Work to be completed: Copy all of the material below exactly.

Given material:
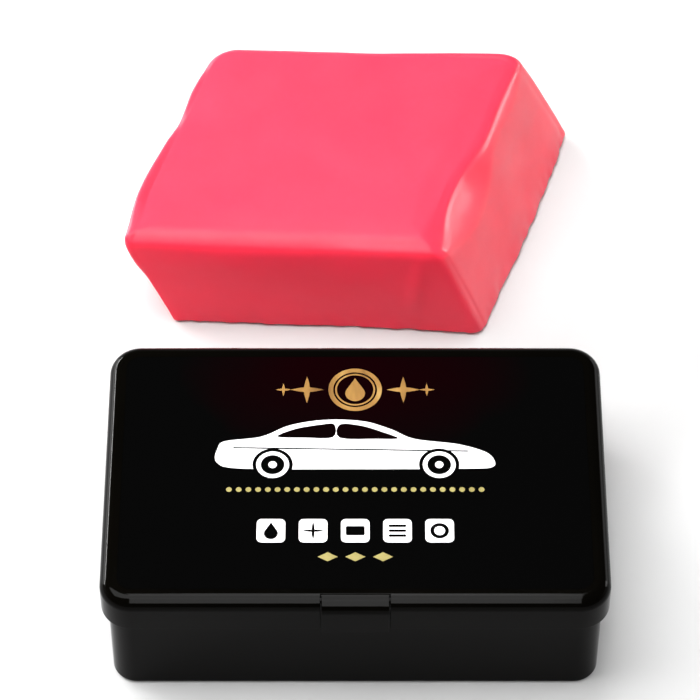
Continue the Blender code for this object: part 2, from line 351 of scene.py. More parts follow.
def add_disc(bm, low_radius, high_radius, depth, place):
    disc = bmesh.ops.create_cone(
        bm, cap_ends=True, segments=MARK_STEPS, radius1=low_radius, radius2=high_radius, depth=depth
    )
    bmesh.ops.translate(bm, verts=disc["verts"], vec=place)


def ejector_marks(height):
    """Four shallow discs that cut the witness marks of the mould's ejector pins at the height given."""
    bm = bmesh.new()
    for x in (-MARK_X, MARK_X):
        for y in (-MARK_Y, MARK_Y):
            add_disc(bm, MARK_RADIUS, MARK_RADIUS, 2 * MARK_DEPTH, (x, y, height))
    return bm


def gate_dimple():
    """A shallow round dimple under the base, where the plastic was fed in."""
    bm = bmesh.new()
    add_disc(bm, GATE_RADIUS, GATE_RADIUS / 2, 2 * GATE_DEPTH, (0.0, 0.0, 0.0))
    return bm


# Case pieces

def shell_ring(half_width, half_depth, corner, inset, height):
    return (rounded_rectangle(half_width - inset, half_depth - inset, corner - inset), height)


def build_base():
    def ring(inset, height):
        return shell_ring(BASE_HALF_WIDTH, BASE_HALF_DEPTH, BASE_CORNER, inset, height)

    turns = quarter_turn()
    rings = [ring(FOOT_FILLET * (1 - math.sin(t)), FOOT_FILLET * (1 - math.cos(t))) for t in turns]
    rings += [ring(RIM_FILLET * (1 - math.cos(t)), RIM_TOP - RIM_FILLET * (1 - math.sin(t))) for t in turns]
    rings.append(ring(BASE_WALL, RIM_TOP))
    rings += [
        ring(BASE_WALL + FLOOR_FILLET * (1 - math.cos(t)), BASE_WALL + FLOOR_FILLET * (1 - math.sin(t)))
        for t in turns
    ]
    base = make_object("case_base_shell", loft(rings))

    ears = bmesh.new()
    for station in (-STATION_X, STATION_X):
        for side in (-1, 1):
            near = station + side * EAR_START
            far = near + side * EAR_THICKNESS
            extrude_along_x(ears, ear_profile(), min(near, far), max(near, far))
    bead = bmesh.new()
    bead_profile = ridge(-BASE_HALF_DEPTH + BASE_WALL / 3, -BASE_HALF_DEPTH - BEAD_DEPTH, BEAD_HEIGHT)
    extrude_along_x(bead, bead_profile, -BEAD_WIDTH / 2, BEAD_WIDTH / 2)
    combine(base, [("UNION", ears), ("UNION", bead), ("DIFFERENCE", hinge_bores())])
    break_edges(base)
    combine(base, [("DIFFERENCE", ejector_marks(BASE_WALL)), ("DIFFERENCE", gate_dimple())])
    return settle_shading(base)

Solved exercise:
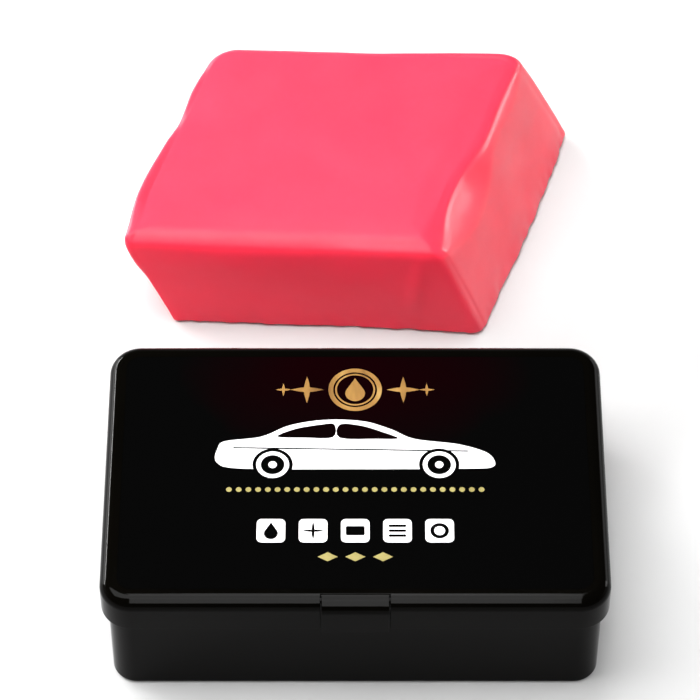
Continue the Blender code for this object: part 2, from line 351 of scene.py. More parts follow.
def add_disc(bm, low_radius, high_radius, depth, place):
    disc = bmesh.ops.create_cone(
        bm, cap_ends=True, segments=MARK_STEPS, radius1=low_radius, radius2=high_radius, depth=depth
    )
    bmesh.ops.translate(bm, verts=disc["verts"], vec=place)


def ejector_marks(height):
    """Four shallow discs that cut the witness marks of the mould's ejector pins at the height given."""
    bm = bmesh.new()
    for x in (-MARK_X, MARK_X):
        for y in (-MARK_Y, MARK_Y):
            add_disc(bm, MARK_RADIUS, MARK_RADIUS, 2 * MARK_DEPTH, (x, y, height))
    return bm


def gate_dimple():
    """A shallow round dimple under the base, where the plastic was fed in."""
    bm = bmesh.new()
    add_disc(bm, GATE_RADIUS, GATE_RADIUS / 2, 2 * GATE_DEPTH, (0.0, 0.0, 0.0))
    return bm


# Case pieces

def shell_ring(half_width, half_depth, corner, inset, height):
    return (rounded_rectangle(half_width - inset, half_depth - inset, corner - inset), height)


def build_base():
    def ring(inset, height):
        return shell_ring(BASE_HALF_WIDTH, BASE_HALF_DEPTH, BASE_CORNER, inset, height)

    turns = quarter_turn()
    rings = [ring(FOOT_FILLET * (1 - math.sin(t)), FOOT_FILLET * (1 - math.cos(t))) for t in turns]
    rings += [ring(RIM_FILLET * (1 - math.cos(t)), RIM_TOP - RIM_FILLET * (1 - math.sin(t))) for t in turns]
    rings.append(ring(BASE_WALL, RIM_TOP))
    rings += [
        ring(BASE_WALL + FLOOR_FILLET * (1 - math.cos(t)), BASE_WALL + FLOOR_FILLET * (1 - math.sin(t)))
        for t in turns
    ]
    base = make_object("case_base_shell", loft(rings))

    ears = bmesh.new()
    for station in (-STATION_X, STATION_X):
        for side in (-1, 1):
            near = station + side * EAR_START
            far = near + side * EAR_THICKNESS
            extrude_along_x(ears, ear_profile(), min(near, far), max(near, far))
    bead = bmesh.new()
    bead_profile = ridge(-BASE_HALF_DEPTH + BASE_WALL / 3, -BASE_HALF_DEPTH - BEAD_DEPTH, BEAD_HEIGHT)
    extrude_along_x(bead, bead_profile, -BEAD_WIDTH / 2, BEAD_WIDTH / 2)
    combine(base, [("UNION", ears), ("UNION", bead), ("DIFFERENCE", hinge_bores())])
    break_edges(base)
    combine(base, [("DIFFERENCE", ejector_marks(BASE_WALL)), ("DIFFERENCE", gate_dimple())])
    return settle_shading(base)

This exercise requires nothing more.